A reportagem é de John Thavis, publicada em seu blog, 16-10-2014. A tradução é de Isaque Gomes Correa.
Nas últimas 24 horas, dois entrevistados delinearam a questão.
(ATUALIZAÇÃO: o Papa Francisco nomeia o cardeal sul-africano Napier para a comissão que prepara o “Relatio” final do Sínodo.)
(SEGUNDA ATUALIZAÇÃO: O cardeal Kasper negou ter feito as observações descritas abaixo, e diz estar “chocado” por elas estarem sendo atribuídas a ele. O link para o artigo da agência noticiosa Zenit agora apresenta uma mensagem de erro; aparentemente removeram o texto do site. Isto levanta sérias interrogações sobre a manipulação de informações neste Sínodo, especialmente considerando que o cardeal Müller emitiu uma declaração, hoje, em que nega ter chamado o relatório intermédio de “vergonhoso”, fato que também havia sido relatado. Se estas forem entrevistas inventadas, a atribuição precisa ser desfeita.)
O cardeal Walter Kasper falou à agência noticiosa Zenit sobre o empenho do Sínodo em estender a mão às pessoas homossexuais sob uma forma nova e mais aberta, e falou que os bispos da África e os países muçulmanos têm um ponto de vista muito diferente.
“A questão é que existem diferentes problemas de diferentes continentes e de diferentes culturas. A África é totalmente diferente do Ocidente. Também o são os países asiáticos e muçulmanos, eles são muito diferentes, especialmente quanto aos gays. Não podemos falar sobre isso com os africanos e com as pessoas de países islâmicos. Isto não é possível. É um tabu. Quanto a nós, dizemos que não deveremos discriminar, que não queremos discriminar em certos aspectos”, disse Kasper.

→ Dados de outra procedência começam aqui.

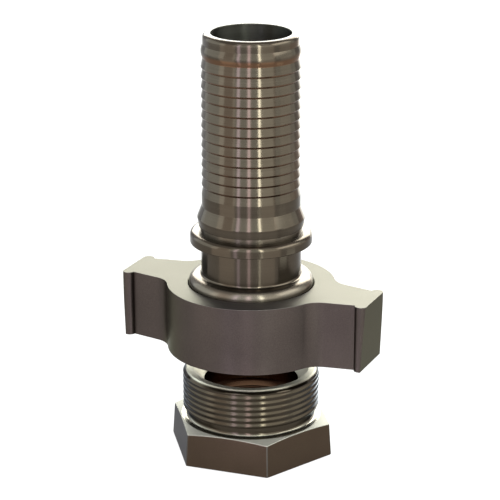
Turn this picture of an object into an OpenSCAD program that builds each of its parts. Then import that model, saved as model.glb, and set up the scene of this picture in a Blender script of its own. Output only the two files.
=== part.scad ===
// Ground joint hose coupling: a barbed hose stem, a two-lug wing nut and a threaded spud.
// The nut turns on the stem and draws the stem's cone down into the cone of the spud.
// Sizes are in millimetres, Z runs up the common axis, and the hexagon stands on Z = 0.

/* [Hose shank] */
// Diameter of the bore right through the stem
stem_bore = 42.1; // [36:0.1:46]
// Diameter over the crests of the barbs
barb_d = 52.3; // [51:0.1:54]
// Depth of a barb's step from its crest to the root below
barb_depth = 0.85; // [0.4:0.05:1.2]
// Distance from one barb to the next
barb_pitch = 5.25; // [4:0.05:6]
// Number of barbs
barb_count = 13; // [6:1:16]
// Length of the barrel-shaped bead above the barbs
bead_len = 7.35; // [5:0.05:10]
// Diameter of the plain band at the mouth
mouth_d = 50.5; // [48:0.1:51]
// Length of the plain band at the mouth
mouth_len = 5.6; // [3:0.1:10]
// Radius of the mouth's outer edge
mouth_round = 1; // [0.5:0.1:1.5]
// Length of the last taper below the barbs
tail_taper = 4.6; // [3:0.1:7]
// Length of the plain band below the last taper
band_len = 6.3; // [4:0.1:10]

/* [Hose stop and neck] */
// Diameter at the widest part of the flare
flare_d = 57.2; // [55:0.1:60]
// Length of the flare
flare_len = 6.5; // [4:0.1:9]
// Length of the taper back in below the flare
flare_back = 4.7; // [3:0.1:7]
// Diameter at the foot of that taper
flare_foot_d = 55.6; // [54.5:0.1:56.5]
// Diameter of the groove above the flange
groove_d = 54; // [52:0.1:54.4]
// Width of the groove above the flange
groove_w = 2.7; // [1.5:0.1:4]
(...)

Kasper chegou a sugerir que, embora os bispos africanos possam ter suas restrições, eles “não devem nos dizer o que fazer”. Noutras palavras, o ponto de vista deles não deveria frear o Sínodo, e uma linguagem mais acolhedora às pessoas homossexuais não deveria ser simplesmente bloqueada porque ela não iria cair bem na África.
Estas observações chamaram a atenção dos críticos conservadores, que sugeriram haver um tom de condescendência e, até mesmo, racismo na fala do cardeal alemão. A entrevista foi, obviamente, conduzida em tempo real, e eu não vou dissecá-la (isso já foi feito por Grant Gallicho em artigo na revista Commonweal [1]), porém penso que Kasper estava apenas afirmando um fato, e não necessariamente tentando amordaçar os africanos.
Na manhã desta quinta-feira, o jornal italiano Corriere della Sera publicou uma entrevista com Dom Nicolas Djomo Lola, da República Democrática do Congo, quem reagiu ao pedido do relatório intermédio de se encontrarem “elementos positivos” em uniões irregulares e homoafetivas como um passo em direção à evangelização.
“Nenhum bispo e nenhuma Igreja no mundo está dizendo que a homossexualidade é uma coisa boa”, afirmou Djomo.
Ele apresentou o argumento frequentemente feito por bispos africanos: de que o continente está sendo recolonizado pela cooperação ocidental e por organizações financeiras, que “condicionam a ajuda aos países pobres a atitudes para com a homossexualidade. Eles impõem esta ideia: se vocês querem ajuda, cooperação, então precisam aceitar a ideologia de gênero e o casamento gay. E isso não é nada bom”.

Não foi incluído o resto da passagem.